Nov 20, 2015

Postmodernish

My relationship as a writer here at Florida State University has moved in step with my evolution as a student. For me, differentiating between writing, learning, and education is a false pretense; they are the same thing, they are all connected, and they all have the same end. In my case, I came into the university with the idea that writing was going to be my education. I was an English major, and I approached writing from the perspective that to write well was a necessary part of being a well-rounded student and professional. Because I did not have a specific career in mind, I never approached higher education as a step on the way to a guaranteed job or specific career, but rather education as a means to equip the individual to approach any kind of future work.

In this vein, the English major was a path to develop 'critical thinking, communication, and writing' skills that were seemed to be applicable regardless of my career choice. However, as my time here as progressed, my relationship with writing has entirely changed. Although it is still the case that writing is a valued skill that is useful in nearly professional environment, to pigeon-hole it as simply a skill; as a means of professional advancement, is to undermine the real significance of the writer at the university. Writing, as I approach it now, is a way of creating change in myself and the environment I live in. Writing in the university for me is the pursuit of personal critical literacy, and a means of developing and cultivating myself as a better, more responsible student and citizen. The role of writing in the university is equivalent to the role of education in society, and the end of both should be to produce critically and culturally literate members of the world.
  
This idea of education is grounded in the notion expressed in James Berlin's essay, "English Studies, Work, and Politics In the New Economy". Berlin, a noted cultural theorist, makes the claim that "the work of education in a democratic society is to provide critical literacy (224)," for students both at their time at the university and afterwards. In the piece, Berlin makes the point that the American system of Higher Education has undergone a transition from a Fordist model -- where education, skills, and students, were standardized, and produced as a part of an "economy of scale" -- to a Post-Fordist model of education, where decentralization has occurred, and workers are expected to cultivate a broad skill set, which can be relevant in multiple careers. The implication of this change for education -- and for writing -- is that for a long time in the 20th Century, this Fordist system of economics and education was representative of a "social contract" that students entered into when they attended a university.

The 'deal' was, that if they went to college and got a degree in something, they would have an all but guaranteed, well-paying job in a field of their choosing. However, as we entered the post-Fordist era of flexible accumulation, and companies began to expect different things of their universities and the students they produced, this contract became seriously complicated. More and more students have enrolled in institutions of higher education, only to find that the 'deal' in place was not what their parents promised them. In this post-Fordist, modernist vision of education, skills that writing emphasizes -- such as critical thinking and written/oral communication -- are valued for their relevance in the workplace. This, Berlin states, is the basis of the Modernist curriculum for institutions of higher education -- where writing is simply a means to acquire the individual and interpersonal skills needed to succeed in the workplace.

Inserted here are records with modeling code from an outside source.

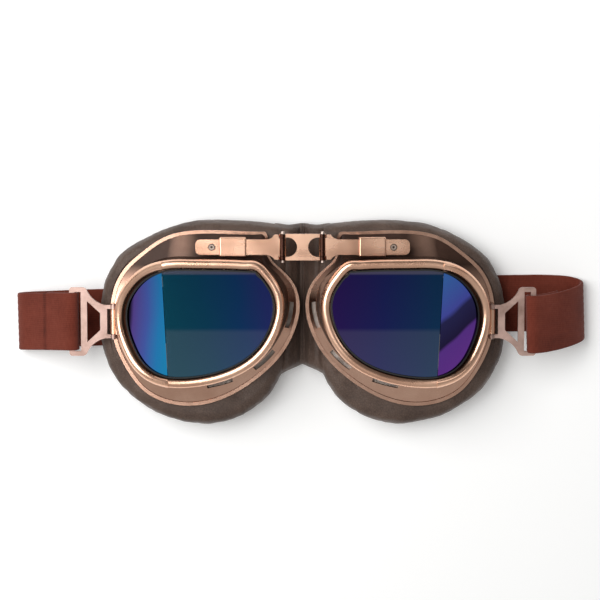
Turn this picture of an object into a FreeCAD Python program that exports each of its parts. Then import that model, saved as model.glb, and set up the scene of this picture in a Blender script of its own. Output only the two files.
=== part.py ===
"""Motorcycle goggles: two hinged metal eyecups with split lenses, leather face pads,
a sliding nose bridge, two pivoting strap buckles and an elastic strap.

The goggles lie on their pads: +X is the wearer's left-to-right width, +Y points to the brow,
+Z points out through the lenses, and the floor is z = 0. The right half is modelled and mirrored.
All lengths are millimetres and all angles are degrees.
"""
import FreeCAD, Part
import math
import os
from FreeCAD import Placement, Rotation, Vector

DIMENSIONS = {
    # face pads
    "pad_height": 17.0,
    "leather": 1.4,
    "lining": 1.5,
    # strap groove across the back of each pad
    "groove_depth": 1.8,
    "groove_width": 34.5,
    "groove_y": 4.7,
    # pressed shell
    "rim_z": 18.0,
    "sheet_metal": 1.2,
    "bead_out": 0.6,
    "bead_high": 1.4,
    "shoulder_z": 24.5,
    "ledge_z": 20.8,
    "shoulder_tilt": 3.5,
    "seat_z": 40.0,
    "seat_thick": 1.1,
    "seat_inset": 7.0,
    # split lens
    "crease_x": 62.9,
    "crease_lean": 2.96,
    "side_slope": 32.0,
    "bezel_width": 4.3,
    "bezel_side": 1.5,
    "bezel_high": 3.8,
    "gasket_outer": 4.5,
    "gasket_inner": 5.15,
    "gasket_high": 3.2,
    "lens_inset": 5.25,
    "lens_thick": 2.2,
    "screen_outer": 2.7,
    "screen_inner": 3.1,
    "screen_drop": 8.2,
    "slot_long": 12.0,
    "slot_high": 5.0,
    "ledge_slot_long": 12.4,
    "ledge_slot_wide": 2.0,
    "ledge_slot_out": 3.3,
    "ledge_screen_z": 17.25,
    "ledge_screen_thick": 0.4,
    # nose bridge
    "bridge_y": 37.0,
    "bridge_z": 28.0,
    "hinge_x": 9.2,
    "pin_dia": 1.6,
    "pin_long": 14.4,
    "knuckle_dia": 3.2,
    "running_gap": 0.05,
    "link_high": 12.2,
    "link_waist": 5.1,
    "link_window": 4.5,
    "plate_thick": 1.6,
    "plate_half": 3.55,
    "plate_end": 49.5,
    "rivet_x": 42.0,
    "sleeve_from": 26.0,
    "sleeve_to": 38.5,
    "sleeve_wide": 9.1,
    "sleeve_high": 3.6,
    "slide_gap": 0.2,
    # strap buckles
    "buckle_x": 88.0,
    "buckle_y": 1.7,
    "buckle_z": 21.3,
    "buckle_thick": 2.0,
    "outer_bar": 19.4,
    "lug_out": 7.75,
    "lug_in": 6.0,
    "barrel_long": 11.4,
    "barrel_dia": 3.4,
    "buckle_pin_dia": 2.0,
    # elastic strap
    "strap_wide": 27.0,
    "strap_thick": 1.5,
    "strap_fold_x": 133.5,
    "strap_fold_r": 5.5,
    "strap_split_x": 88.0,
    "strap_turn": 2.0,
    "strap_mid_y": 4.7,
}

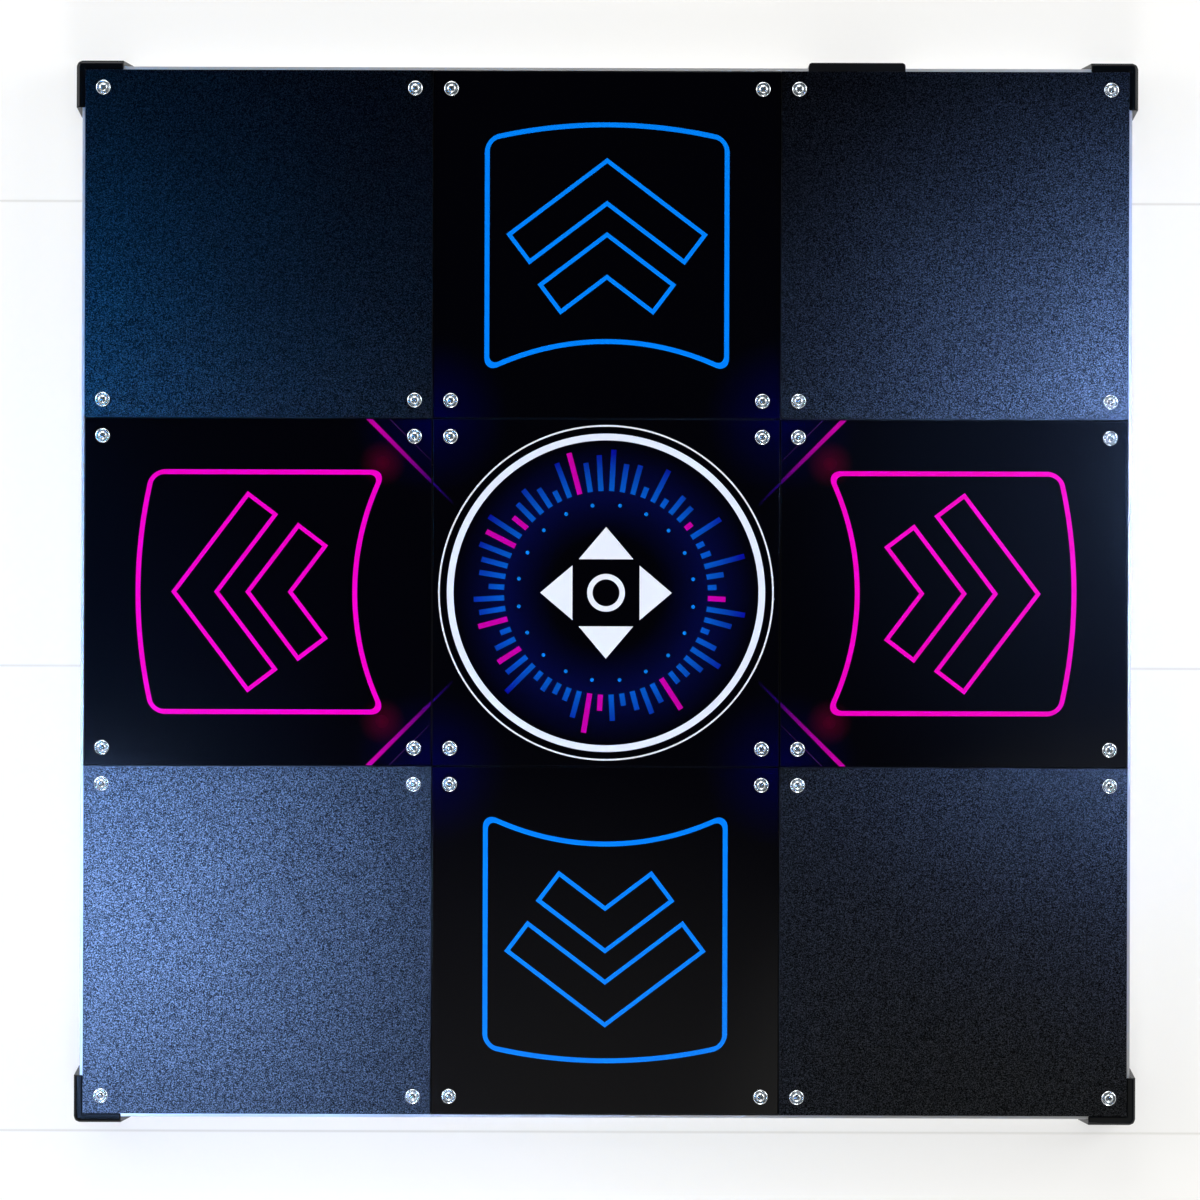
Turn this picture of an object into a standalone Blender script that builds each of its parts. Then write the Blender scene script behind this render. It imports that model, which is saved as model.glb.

However, Berlin's extends this Post-Fordist model into a new Post-Modernist look that complicates the Modernist view of Higher Education even further. In this new delineation, the acquiring of soft skills, such as communication and teamwork, is not the whole purpose of higher education nor is it required for success in the workplace. In fact, to limit the intention of a Post-Modernist education to simply the workplace is to miss the point entirely. Instead, in Berlin's Post-Modernist framework, universities should, in addition to those aforementioned skills, teach the following: 

"The abstract and systematic teaching needed for the dispersed conditions of post modern economic, linear, and narrowly empirical mode of the modern. Students need a conception of the abstract organizational patterns that affect their work lives, indeed, comprehensive conceptions of the patterns that influence all of their experiences. In addition, students deserve an education that prepares them to be critical citizens of the nation that now stands as one of the oldest democracies in history."

In this definition, I have found my place as a writer in the university. Just as Berlin later says in his piece, the great worth of the English degree -- and by extension, the practice of writing -- is that it trains you in this mode of critical literacy whose outright objective is not necessarily to secure skills which align with a job, but rather, to give you the ability to be an effective agent and participant in the world we live in. Writing in the university to me should be a form of action. No matter the subject, it shouldn't be relegated as a means of assessment, but should be treated as means of cultivating a mindset that advances that person as a critically and culturally literate member of society, no matter what their chosen field is. Writing should be an arena of cultural contact zones and liminality; a place where norms are challenged and individuals are given the means to articulate their own experiences. In this way, rhetoric, identity, pedagogy, and community are all given a new breath: they are the arenas in which critical literacy occurs and derives meaning, and writing is the means of arrival at this new state.

As Berlin states in the following passage: "Education exists to provide intelligent, articulate, and responsible citizens who understand their obligation and their right to insist that economic, social, and political power be exerted in the best interests of the community as a whole." In light of this, my role as a writer and a student in the 21st Century Post-Modern university has been, and will continue to be, a striving towards an ideal of character and thought that will enable me to apply my skills in the most effective way possible, no matter the task, arena, or circumstance.